WHAT TO WORK ON:
Stop after the line containing "inner=0.1666, outer=0.1681, fillet=0.0008)": print each line exactly from the first line of the listing up to that point.

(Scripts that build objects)
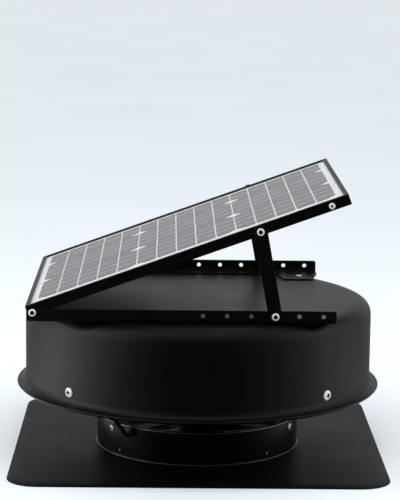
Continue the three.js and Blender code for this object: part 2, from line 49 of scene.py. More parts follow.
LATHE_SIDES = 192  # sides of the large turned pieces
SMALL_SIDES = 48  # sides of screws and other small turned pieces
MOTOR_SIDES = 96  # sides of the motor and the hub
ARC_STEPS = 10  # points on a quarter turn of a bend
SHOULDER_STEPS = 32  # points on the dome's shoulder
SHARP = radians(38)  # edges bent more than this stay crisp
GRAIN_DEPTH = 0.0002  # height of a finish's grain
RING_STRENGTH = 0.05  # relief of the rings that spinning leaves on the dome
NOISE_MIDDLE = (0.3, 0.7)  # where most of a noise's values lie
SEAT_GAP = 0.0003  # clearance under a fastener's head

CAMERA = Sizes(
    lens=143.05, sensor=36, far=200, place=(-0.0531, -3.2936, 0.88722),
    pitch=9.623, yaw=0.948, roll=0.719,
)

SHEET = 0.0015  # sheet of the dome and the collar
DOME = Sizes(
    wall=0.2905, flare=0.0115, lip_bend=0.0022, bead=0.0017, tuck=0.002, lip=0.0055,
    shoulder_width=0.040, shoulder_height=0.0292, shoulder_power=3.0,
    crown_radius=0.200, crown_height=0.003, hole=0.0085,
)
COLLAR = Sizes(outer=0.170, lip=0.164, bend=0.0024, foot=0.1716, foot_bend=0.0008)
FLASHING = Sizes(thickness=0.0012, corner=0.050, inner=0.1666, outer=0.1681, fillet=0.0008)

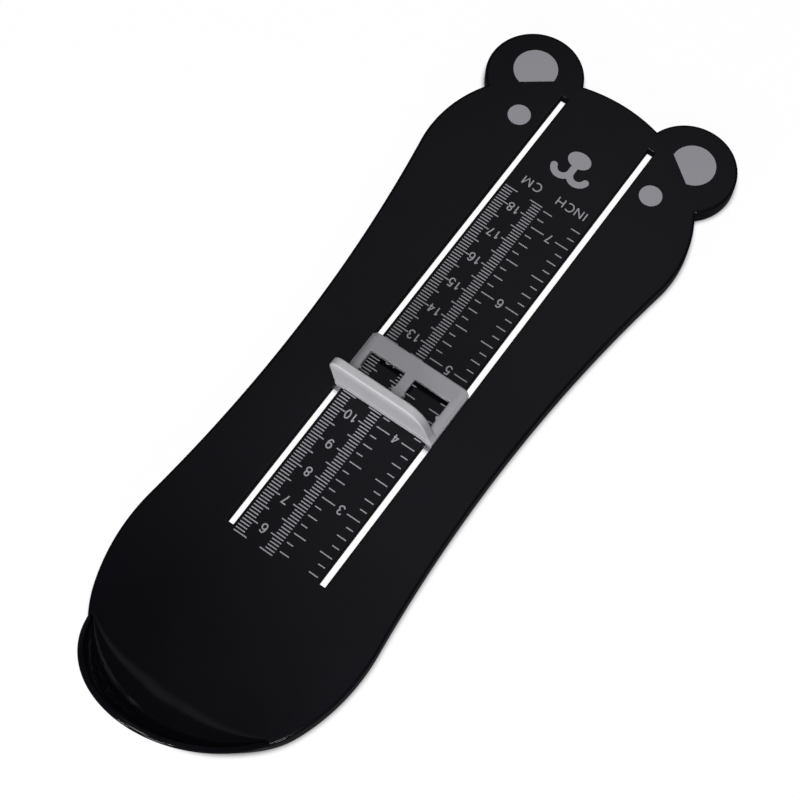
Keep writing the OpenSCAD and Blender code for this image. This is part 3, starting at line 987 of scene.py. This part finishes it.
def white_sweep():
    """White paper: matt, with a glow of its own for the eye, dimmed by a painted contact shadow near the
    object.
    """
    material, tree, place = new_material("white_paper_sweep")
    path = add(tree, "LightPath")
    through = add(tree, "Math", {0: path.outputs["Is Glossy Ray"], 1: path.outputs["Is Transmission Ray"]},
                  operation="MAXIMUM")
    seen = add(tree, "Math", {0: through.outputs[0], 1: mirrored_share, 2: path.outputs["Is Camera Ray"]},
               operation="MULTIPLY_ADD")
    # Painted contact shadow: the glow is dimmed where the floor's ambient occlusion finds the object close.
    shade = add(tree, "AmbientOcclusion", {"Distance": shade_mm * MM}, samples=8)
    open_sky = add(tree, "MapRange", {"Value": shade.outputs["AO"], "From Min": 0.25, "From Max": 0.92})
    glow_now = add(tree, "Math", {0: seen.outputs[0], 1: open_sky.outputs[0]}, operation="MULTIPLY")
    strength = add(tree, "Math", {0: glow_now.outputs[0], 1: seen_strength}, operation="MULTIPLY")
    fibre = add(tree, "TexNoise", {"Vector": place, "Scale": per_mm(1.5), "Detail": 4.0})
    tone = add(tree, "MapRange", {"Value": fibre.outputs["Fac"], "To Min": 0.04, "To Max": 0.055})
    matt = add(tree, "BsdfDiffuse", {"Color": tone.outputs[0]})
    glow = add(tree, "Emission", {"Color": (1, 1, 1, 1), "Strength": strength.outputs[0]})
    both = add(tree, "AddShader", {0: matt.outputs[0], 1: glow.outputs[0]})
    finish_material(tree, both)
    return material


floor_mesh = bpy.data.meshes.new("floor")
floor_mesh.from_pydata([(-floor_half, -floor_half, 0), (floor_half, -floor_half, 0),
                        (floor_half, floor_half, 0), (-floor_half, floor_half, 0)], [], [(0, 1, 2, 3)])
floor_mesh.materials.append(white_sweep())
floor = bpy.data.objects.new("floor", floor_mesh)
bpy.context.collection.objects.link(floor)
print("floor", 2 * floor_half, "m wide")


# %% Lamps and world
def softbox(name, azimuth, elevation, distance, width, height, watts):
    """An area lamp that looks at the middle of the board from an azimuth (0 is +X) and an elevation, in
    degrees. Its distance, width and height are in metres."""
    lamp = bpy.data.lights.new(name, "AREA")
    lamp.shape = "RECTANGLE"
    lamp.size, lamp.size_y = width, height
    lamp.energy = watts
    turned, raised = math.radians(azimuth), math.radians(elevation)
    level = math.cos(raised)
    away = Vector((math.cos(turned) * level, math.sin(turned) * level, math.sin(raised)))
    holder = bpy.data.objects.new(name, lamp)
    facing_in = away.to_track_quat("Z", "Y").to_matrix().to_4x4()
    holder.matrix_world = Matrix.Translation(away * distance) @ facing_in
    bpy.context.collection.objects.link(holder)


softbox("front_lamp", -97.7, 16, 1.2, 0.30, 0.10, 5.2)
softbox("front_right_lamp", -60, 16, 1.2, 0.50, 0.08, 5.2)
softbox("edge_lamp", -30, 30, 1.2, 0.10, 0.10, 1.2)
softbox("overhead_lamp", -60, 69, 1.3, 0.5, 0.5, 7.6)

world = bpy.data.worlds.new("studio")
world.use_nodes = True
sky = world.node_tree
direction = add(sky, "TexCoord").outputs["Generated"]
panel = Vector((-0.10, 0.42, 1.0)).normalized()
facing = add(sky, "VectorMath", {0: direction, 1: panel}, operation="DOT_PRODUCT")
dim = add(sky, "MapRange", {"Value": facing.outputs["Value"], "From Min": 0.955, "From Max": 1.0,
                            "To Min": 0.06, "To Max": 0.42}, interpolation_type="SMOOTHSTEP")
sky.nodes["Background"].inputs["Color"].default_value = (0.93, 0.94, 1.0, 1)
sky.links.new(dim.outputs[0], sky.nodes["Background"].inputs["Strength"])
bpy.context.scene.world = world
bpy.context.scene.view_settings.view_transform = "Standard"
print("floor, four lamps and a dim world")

COMPLETE ANSWER:
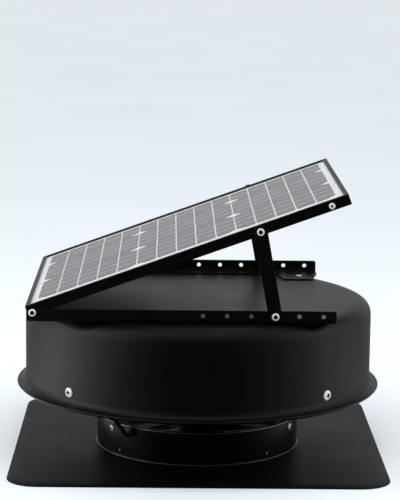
Continue the three.js and Blender code for this object: part 2, from line 49 of scene.py. More parts follow.
LATHE_SIDES = 192  # sides of the large turned pieces
SMALL_SIDES = 48  # sides of screws and other small turned pieces
MOTOR_SIDES = 96  # sides of the motor and the hub
ARC_STEPS = 10  # points on a quarter turn of a bend
SHOULDER_STEPS = 32  # points on the dome's shoulder
SHARP = radians(38)  # edges bent more than this stay crisp
GRAIN_DEPTH = 0.0002  # height of a finish's grain
RING_STRENGTH = 0.05  # relief of the rings that spinning leaves on the dome
NOISE_MIDDLE = (0.3, 0.7)  # where most of a noise's values lie
SEAT_GAP = 0.0003  # clearance under a fastener's head

CAMERA = Sizes(
    lens=143.05, sensor=36, far=200, place=(-0.0531, -3.2936, 0.88722),
    pitch=9.623, yaw=0.948, roll=0.719,
)

SHEET = 0.0015  # sheet of the dome and the collar
DOME = Sizes(
    wall=0.2905, flare=0.0115, lip_bend=0.0022, bead=0.0017, tuck=0.002, lip=0.0055,
    shoulder_width=0.040, shoulder_height=0.0292, shoulder_power=3.0,
    crown_radius=0.200, crown_height=0.003, hole=0.0085,
)
COLLAR = Sizes(outer=0.170, lip=0.164, bend=0.0024, foot=0.1716, foot_bend=0.0008)
FLASHING = Sizes(thickness=0.0012, corner=0.050, inner=0.1666, outer=0.1681, fillet=0.0008)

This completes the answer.